I completely agree with the first paragraph. A little bit of knowledge can often enable RA to solve problems far more quickly, and more cheaply, than they will by doing a lot of data crunching. What angers me is the second paragraph - implying you should pay Nortel extra for the kind of knowledge transfer that should come as standard when buying their kit. Why would you buy Nortel kit, and not expect Nortel to share the information needed so that the telco’s staff can configure it? If they have shared the knowledge, but the telco’s engineers do not put it into practice, then the problem is with priorities and the management of information in the telco. A problem like that cannot be solved by endlessly running back to Nortel for help - and paying them a premium when you do. Worst of all, if Nortel expects customers to pay additional fees to find out how to correctly configure their equipment, what hope is there that customers can just call Nortel and find out for free, simply because they are already a customer?
It is a slippery slope that starts with getting revenue assurance from an equipment manufacturer. All the equipment manufacturer can and should do is tell you how to properly use their equipment, and the obvious question is why you need to pay extra fees to make that happen. If Nortel did a lousy job of knowledge transfer, then the onus is on them to improve, without expecting to turn their failure into an opportunity to sell additional services. I know from personal experience that Nortel can do better when it comes to knowledge transfer. To be the fair, they do hand over the knowledge, but they do it in such a big lump it would take somebody with the genius of Leonardo da Vinci and the patience of Michelangelo to sort through it and identify what is most important to which aspect of the telco’s goals. Revenue generation is one of those goals. Nortel write big, thick, comprehensive manuals, but picking through them to determine which aspects of configuration could result in leakage is like looking for the proverbial needle in a haystack.
It does not get better when you try to interact with Nortel’s people.
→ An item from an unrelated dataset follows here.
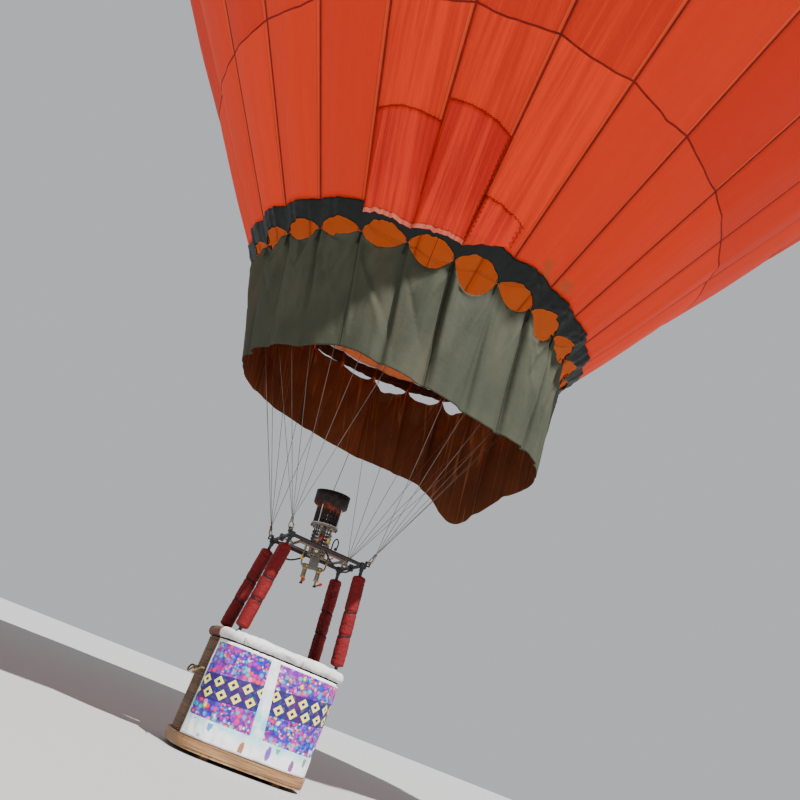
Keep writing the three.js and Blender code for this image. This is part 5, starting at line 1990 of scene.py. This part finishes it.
# %% Cylinder straps
STRAP_PROFILE = [(0.1502, -0.022), (0.1528, -0.0215), (0.1528, 0.0215), (0.1502, 0.022),
                 (0.1490, 0.0)]
BUCKLE = [(-0.03, -0.026), (0.03, -0.026), (0.03, 0.026), (-0.03, 0.026)]
strap_parts, buckle_paths = [], []
for side in (-1, 1):
    for height in (0.24, 0.56):
        x, y, z = side * 0.352, 0.268, up(height)
        strap_parts.append(turned("strap", STRAP_PROFILE, black_webbing, 64,
                                  Matrix.Translation((x, y, z))))
        buckle_paths.append([(x - side * 0.06 + dx, y - 0.1425, z + dz) for dx, dz in BUCKLE])
belongs(joined("cylinder_straps", strap_parts), "balloon")
belongs(tubes("cylinder_buckles", buckle_paths, 0.0035, bright_steel, closed=True), "balloon")


# %% Basket trim
studs = []
for number, share in enumerate((0.125, 0.375), 1):
    line = basket_point(np.linspace(share - 0.028, share + 0.028, 14))
    out = outward_of(line)
    flat = line + out * 0.009
    levels = np.linspace(0.135, 0.93, 26)
    points = np.stack([at_height(flat, up(z)) for z in levels])
    uv = np.stack(np.meshgrid(np.arange(14) * 0.012, levels), -1)
    strip = cloth_piece("corner_leather_" + str(number), points, uv, [rim_leather],
                        thickness=0.003)
    belongs(strip, "balloon")
    for z in np.linspace(0.16, 0.91, 12):
        for k in (1, 12):
            base, away = np.array([*flat[k], up(z)]), np.array([*out[k], 0])
            studs.append([base - away * 0.002, base + away * 0.0035])
stud_piece = tubes("leather_studs", studs, 0.006, brass, sides=10)
belongs(softened(stud_piece, 0.001), "balloon")

# %% [markdown]
# ## Floor, light and world
# A plain pale floor lies under the basket, and a pale world with one soft sun lights it like a
# studio.

# %% Floor, light and world
pale = Finish("pale_floor").surface((0.40, 0.40, 0.39), 0.85)
corners = [(x, y, up(-0.001)) for x, y in ((-400, -400), (400, -400), (400, 400), (-400, 400))]
floor = new_piece("floor", corners, [(0, 1, 2, 3)], [pale])

world = bpy.data.worlds.new("studio")
bpy.context.scene.world = world
world.use_nodes = True
world.node_tree.nodes["Background"].inputs[0].default_value = (0.90, 0.93, 0.97, 1)
world.node_tree.nodes["Background"].inputs[1].default_value = 0.58

sun = bpy.data.lights.new("key_light", "SUN")
sun.energy, sun.angle = 9.6, math.radians(0.8)
lamp = linked("key_light", sun)
lamp.rotation_euler = Vector(direction(-76, 54.9)).to_track_quat("Z", "Y").to_euler()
When you phone their experts, you should receive an expert answer, and not the mixture of bluff and codswallop that I sometimes got. I find it bemusing that Nortel want to offer audits to their customers. My audit of their customer service concluded you must be patient and persistent if you want to speak to somebody who can answer your questions based on knowledge, and not guesswork. In the meantime, your telco keeps losing money because of those leakages.
If the problem with knowledge transfer is not with Nortel, but with the telco’s own staff, then paying Nortel more money for more knowledge transfer makes no sense. The money will be wasted and in a short while you will need to be paying them to tell you the same things once again. Telcos need to take responsibility for managing complex information relating to complete, accurate and valid generation of revenue data. To do that, they may need to change who takes responsibility for what, change the way information is managed, and make sure that somebody close to the technology is responsible for those revenues. You can do that by making an engineer care about revenues, or you can do that by making an accountant care about engineering, but you cannot do that without finding the marriage between money and technology.
Whoever is at fault when equipment is incorrectly configured, the answer is not to buy revenue assurance from the manufacturer. All aspects of your network should work correctly, including the recording of information that will eventually be converted into cash. The real value of a piece of kit is not measured by how much it costs, but by the revenues it generates. Accurately recording those revenues is not an optional extra - it should come as standard.